David Gottlieb Kuwert was born around 1748 to Curonian nobility. Kuwert attended the University of Königsberg. He was the only son of Friedrich Casimir Kuwert, who owned a tavern and a post office that was situated at an important point along the postal network of the Curonian Spit coast. After Friedrich Casimir's death, Kuwert inherited his father's property. From the purchased remains of the abandoned Kunzen (Kuncai) church, Kuwert constructed a new building that featured an inn, an apartment, a post office, and guest accommodation.

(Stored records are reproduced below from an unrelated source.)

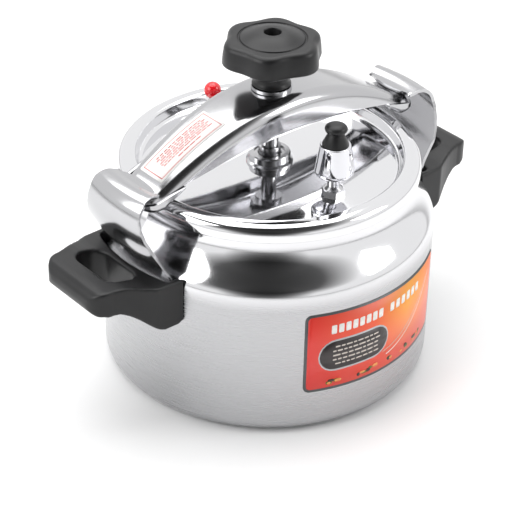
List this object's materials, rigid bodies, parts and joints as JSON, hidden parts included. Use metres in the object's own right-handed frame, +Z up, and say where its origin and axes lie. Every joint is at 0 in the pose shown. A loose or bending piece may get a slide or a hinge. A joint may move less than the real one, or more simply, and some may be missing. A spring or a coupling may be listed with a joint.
{
  "type": "clamp-beam pressure cooker",
  "caption": "Round aluminium pressure cooker with side handles, hook straps, an arched clamp beam with a lobed knob, a vent weight and a pressure indicator.",
  "frame": {"origin": "centre of the flat base, on the surface that the pot stands on", "axes": "+Z up along the pot's axis; +X along the beam and the two handles; -Y towards the belly label and the vent weight"},
  "size_m": [0.294, 0.2003, 0.2114],
  "materials": {
    "spun_aluminium": "satin belly, polished shoulder",
    "polished_aluminium": "mirror polished",
    "stainless_steel": "polished",
    "plain_steel": "machined",
    "chromed_brass": "chrome plated",
    "phenolic": "moulded, satin black",
    "red_plastic": "glossy red",
    "silicone": "matt off-white",
    "printed_label": "printed film"
  },
  "bodies": {
    "pot": {"pot_body": "spun_aluminium", "belly_label": "printed_label", "strap_left": "stainless_steel", "strap_right": "stainless_steel", "strap_rivets_left": "plain_steel", "strap_rivets_right": "plain_steel", "bracket_left": "plain_steel", "bracket_right": "plain_steel", "handle_left": "phenolic", "handle_right": "phenolic", "handle_screws_left": "plain_steel", "handle_screws_right": "plain_steel"},
    "lid": {"lid_shell": "polished_aluminium", "lid_gasket": "silicone", "lid_boss": "plain_steel", "foot_retainer": "plain_steel", "vent_tube": "plain_steel", "vent_washer": "silicone", "vent_nut": "plain_steel", "vent_filter": "plain_steel", "indicator_housing": "polished_aluminium", "indicator_washer": "silicone", "indicator_nut": "plain_steel"},
    "foot": {"screw_foot": "plain_steel"},
    "beam": {"clamp_beam": "stainless_steel", "beam_bush": "plain_steel", "bush_nut": "plain_steel", "beam_label": "printed_label"},
    "screw": {"clamp_screw": "plain_steel", "screw_clip": "plain_steel", "knob": "phenolic", "knob_screw": "plain_steel"},
    "weight": {"weight_body": "chromed_brass", "weight_cap": "phenolic", "weight_needle": "plain_steel"},
    "indicator": {"indicator_pin": "plain_steel", "indicator_ball": "red_plastic"}
  },
  "joints": [
    {"name": "lid_lift", "type": "slide", "parent": "pot", "child": "lid", "axis": [0, 0, 1], "range_m": [0, 0.12]},
    {"name": "beam_swing", "type": "hinge", "parent": "lid", "child": "foot", "pos_m": [0, 0, 0.13], "axis": [0, 0, 1], "range_deg": [-45, 45]},
    {"name": "knob_turn", "type": "hinge", "parent": "foot", "child": "screw", "pos_m": [0, 0, 0.18], "axis": [0, 0, 1], "range_deg": [0, 540]},
    {"name": "beam_drop", "type": "slide", "parent": "foot", "child": "beam", "axis": [0, 0, 1], "range_m": [-0.003, 0]},
    {"name": "weight_lift", "type": "slide", "parent": "lid", "child": "weight", "axis": [0, 0, 1], "range_m": [0, 0.08]},
    {"name": "indicator_rise", "type": "slide", "parent": "lid", "child": "indicator", "axis": [0, 0, 1], "range_m": [0, 0.004]}
  ],
  "couplings": [
    {"joint": "knob_turn", "follows": "beam_drop", "rad_per_m": -3141.6}
  ]
}
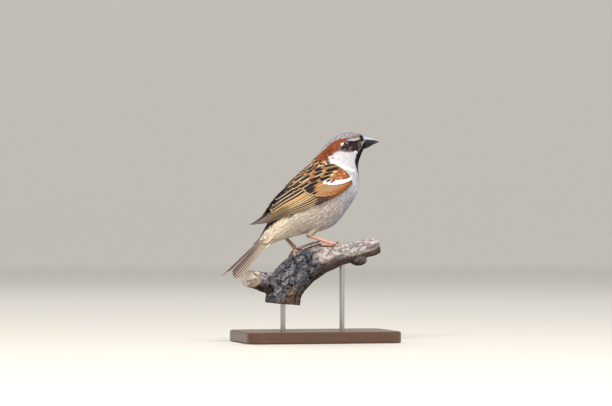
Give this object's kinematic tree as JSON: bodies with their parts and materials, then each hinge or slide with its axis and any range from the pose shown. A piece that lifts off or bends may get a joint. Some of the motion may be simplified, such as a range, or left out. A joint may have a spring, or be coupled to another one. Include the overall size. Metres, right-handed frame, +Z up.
{
  "type": "perched house sparrow model",
  "caption": "Life-size still model of an adult male house sparrow perched on a cut branch, on a small display stand with a flat base.",
  "frame": {"origin": "middle of the underside of the stand's base", "axes": "+X the way the bird faces, +Y the bird's left, +Z up"},
  "size_m": [0.1242, 0.07, 0.1468],
  "materials": {
    "crown_plumage": "short soft feathers",
    "nape_plumage": "short soft feathers",
    "body_plumage": "soft downy feathers",
    "wing_feathers": "firm overlapping feathers",
    "tail_feathers": "firm overlapping feathers",
    "eye": "wet gloss",
    "bill_horn": "satin horn",
    "leg_skin": "scaled skin, matt",
    "claw_horn": "satin horn",
    "bark": "rough weathered bark",
    "stand_wood": "stained and satin varnished",
    "stand_steel": "brushed"
  },
  "bodies": {
    "root": {"head": "crown_plumage", "neck": "nape_plumage", "trunk": "body_plumage", "bill_upper": "bill_horn", "bill_lower": "bill_horn", "tail": "tail_feathers", "eye_right": "eye", "wing_right": "wing_feathers", "thigh_right": "body_plumage", "shank_right": "leg_skin", "toe_right_middle": "leg_skin", "claw_right_middle": "claw_horn", "toe_right_outer": "leg_skin", "claw_right_outer": "claw_horn", "toe_right_inner": "leg_skin", "claw_right_inner": "claw_horn", "toe_right_hind": "leg_skin", "claw_right_hind": "claw_horn", "eye_left": "eye", "wing_left": "wing_feathers", "thigh_left": "body_plumage", "shank_left": "leg_skin", "toe_left_middle": "leg_skin", "claw_left_middle": "claw_horn", "toe_left_outer": "leg_skin", "claw_left_outer": "claw_horn", "toe_left_inner": "leg_skin", "claw_left_inner": "claw_horn", "toe_left_hind": "leg_skin", "claw_left_hind": "claw_horn", "perch": "bark", "stand_base": "stand_wood", "stand_rod_1": "stand_steel", "stand_rod_2": "stand_steel"}
  },
  "joints": []
}
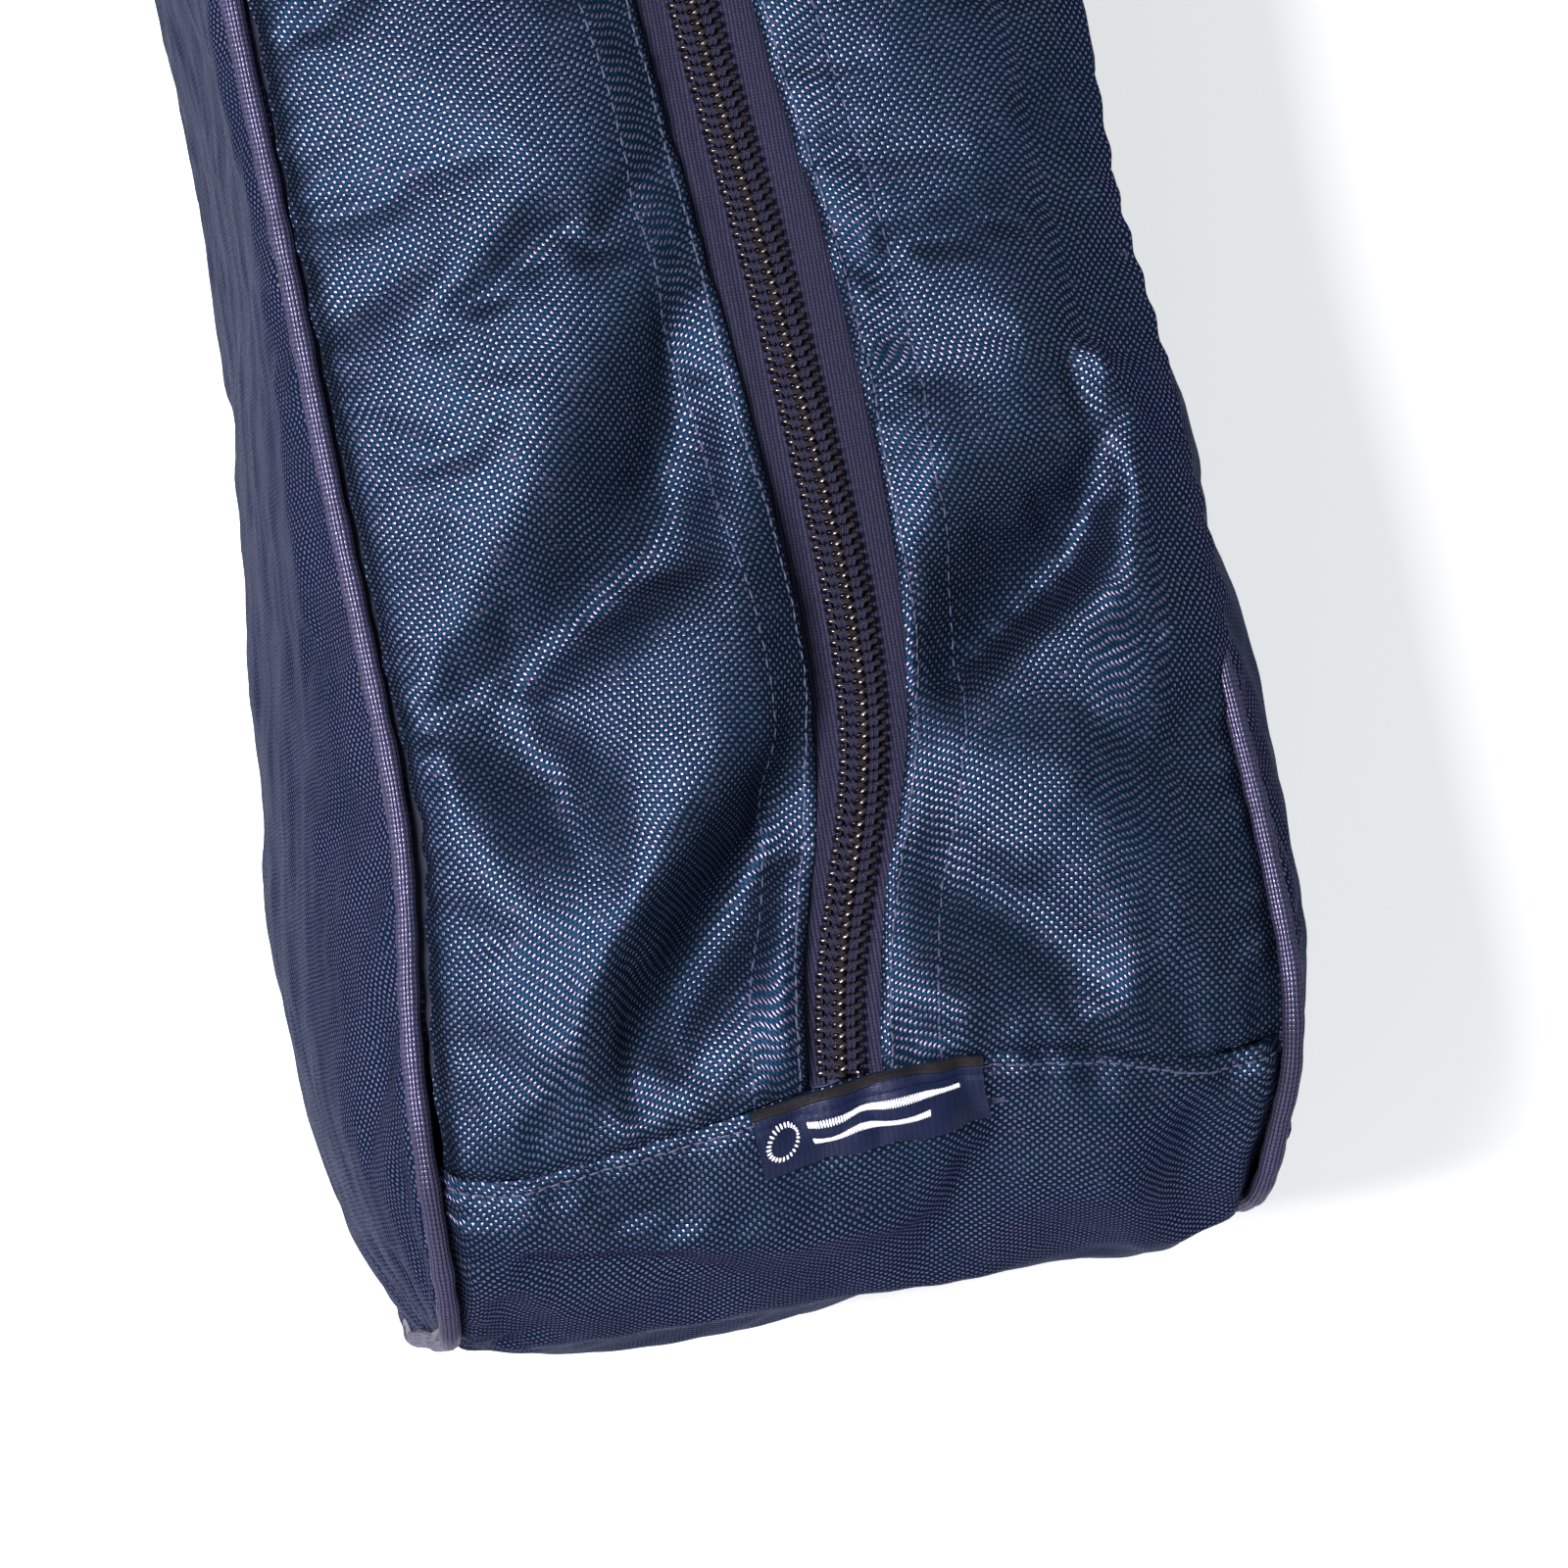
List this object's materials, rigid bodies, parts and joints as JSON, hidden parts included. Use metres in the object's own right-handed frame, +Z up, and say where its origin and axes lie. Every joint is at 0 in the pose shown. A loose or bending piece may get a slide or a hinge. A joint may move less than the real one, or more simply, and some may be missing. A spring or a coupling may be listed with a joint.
{
  "type": "golf shoe bag",
  "caption": "Soft zipped fabric case for a pair of golf shoes, with piped side panels, a full-length top zip, a sewn-in label and a webbing carry loop.",
  "frame": {"origin": "on the surface the bag stands on, under the middle of its whole box", "axes": "+Z up, long axis on Y with the label end towards -Y and the carry loop end towards +Y, left side panel towards -X"},
  "size_m": [0.156, 0.3726, 0.1954],
  "materials": {
    "shell_fabric": "coarse plain-weave coated polyester, slight sheen",
    "board": "thin semi-rigid board",
    "piping": "smooth tightly wrapped piping with a soft sheen",
    "zip_tape": "knitted tape, matt",
    "zip_coil": "nylon coil, satin",
    "slider_metal": "dark gunmetal lacquer, satin",
    "webbing": "ribbed polypropylene webbing, matt",
    "label_weave": "woven satin, soft sheen",
    "binding": "thin woven tape, matt"
  },
  "bodies": {
    "root": {"side_panel_left": "shell_fabric", "side_panel_right": "shell_fabric", "base_panel": "shell_fabric", "base_board": "board", "front_end_panel": "shell_fabric", "rear_end_panel": "shell_fabric", "piping_left": "piping", "piping_right": "piping", "seam_binding_left": "binding", "seam_binding_right": "binding", "cross_seam_binding_front": "binding", "cross_seam_binding_rear": "binding", "zip_tape_left_front_end": "zip_tape", "zip_tape_right_front_end": "zip_tape", "zip_coil_left_front_end": "zip_coil", "zip_coil_right_front_end": "zip_coil", "zip_tape_left_rear_end": "zip_tape", "zip_tape_right_rear_end": "zip_tape", "zip_coil_left_rear_end": "zip_coil", "zip_coil_right_rear_end": "zip_coil", "carry_loop_anchor": "webbing"},
    "flap_left": {"top_panel_left": "shell_fabric", "zip_tape_left": "zip_tape", "zip_coil_left": "zip_coil"},
    "flap_right": {"top_panel_right": "shell_fabric", "zip_tape_right": "zip_tape", "zip_coil_right": "zip_coil"},
    "zip_slider": {"zip_slider_body": "slider_metal", "zip_slider_bridge": "slider_metal"},
    "pull_tab": {"zip_pull_tab": "slider_metal"},
    "carry_loop": {"carry_loop": "webbing"},
    "label": {"woven_label": "label_weave"}
  },
  "joints": [
    {"name": "zip_slide", "type": "slide", "parent": "root", "child": "zip_slider", "axis": [0, -1, 0], "range_m": [0, 0.222]},
    {"name": "flap_left_open", "type": "hinge", "parent": "root", "child": "flap_left", "pos_m": [-0.062, 0, 0.18097], "axis": [0, -1, 0], "range_deg": [0, 85]},
    {"name": "flap_right_open", "type": "hinge", "parent": "root", "child": "flap_right", "pos_m": [0.062, 0, 0.18097], "axis": [0, 1, 0], "range_deg": [0, 85]},
    {"name": "pull_tab_swing", "type": "hinge", "parent": "zip_slider", "child": "pull_tab", "pos_m": [0, 0.09291, 0.1925], "axis": [1, 0, 0], "range_deg": [0, 180]},
    {"name": "carry_loop_lift", "type": "hinge", "parent": "root", "child": "carry_loop", "pos_m": [0, 0.13511, 0.1867], "axis": [1, 0, 0], "range_deg": [0, 100]},
    {"name": "label_lift", "type": "hinge", "parent": "root", "child": "label", "pos_m": [0.002, -0.15477, 0.18619], "axis": [-1, 0, 0], "range_deg": [0, 60]}
  ],
  "couplings": [
    {"joint": "flap_left_open", "follows": "zip_slide", "rad_per_m": 6.68},
    {"joint": "flap_right_open", "follows": "zip_slide", "rad_per_m": 6.68}
  ]
}
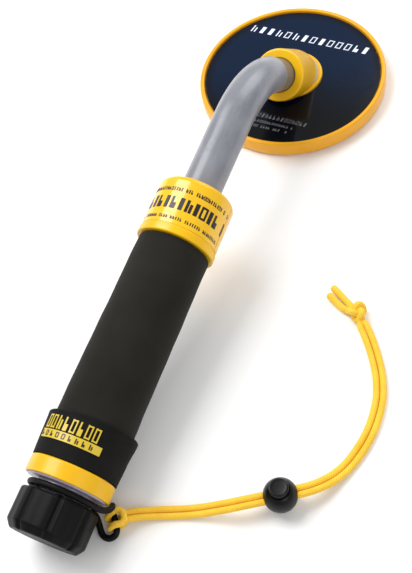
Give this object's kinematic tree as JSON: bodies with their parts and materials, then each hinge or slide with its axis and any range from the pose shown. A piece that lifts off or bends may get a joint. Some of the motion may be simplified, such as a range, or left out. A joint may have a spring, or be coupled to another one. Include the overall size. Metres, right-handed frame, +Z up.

Due to the approach of nearby dunes in the first half of the 19th century, Kuwert wished to save his and other people's property. Kuwert, as well as his son Georg David Kuwert began planting wind and drought-resistant plant species, pine seedlings, as well as installing windbreaks along the western side of the postal network road. Noticing that Baltic pines were quickly covered with sand, Kuwert was the first to start planting mountain pines. Kuwert died on 21 July 1827 in Nida, and the work was continued by his son Georg David Kuwert.

The successful reinforcement of the sandbanks at the foot of the Urbas dune encouraged the Prussian government to organize landscaping of the Curonian Spit, which was carried out in the late 19th and early 20th centuries by Wilhelm Franz Epha, Gotthilf Hagen, Paul Gerhart, and others.

==Remembrance==
David Gottlieb Kuwert and Georg David Kuwert were buried near each other in a forest they planted. A monument was erected near the graves with funds raised in Königsberg. Their graves were made a cultural landmark in 1998. They are the namesake of various streets in Nida as well as Suvernai.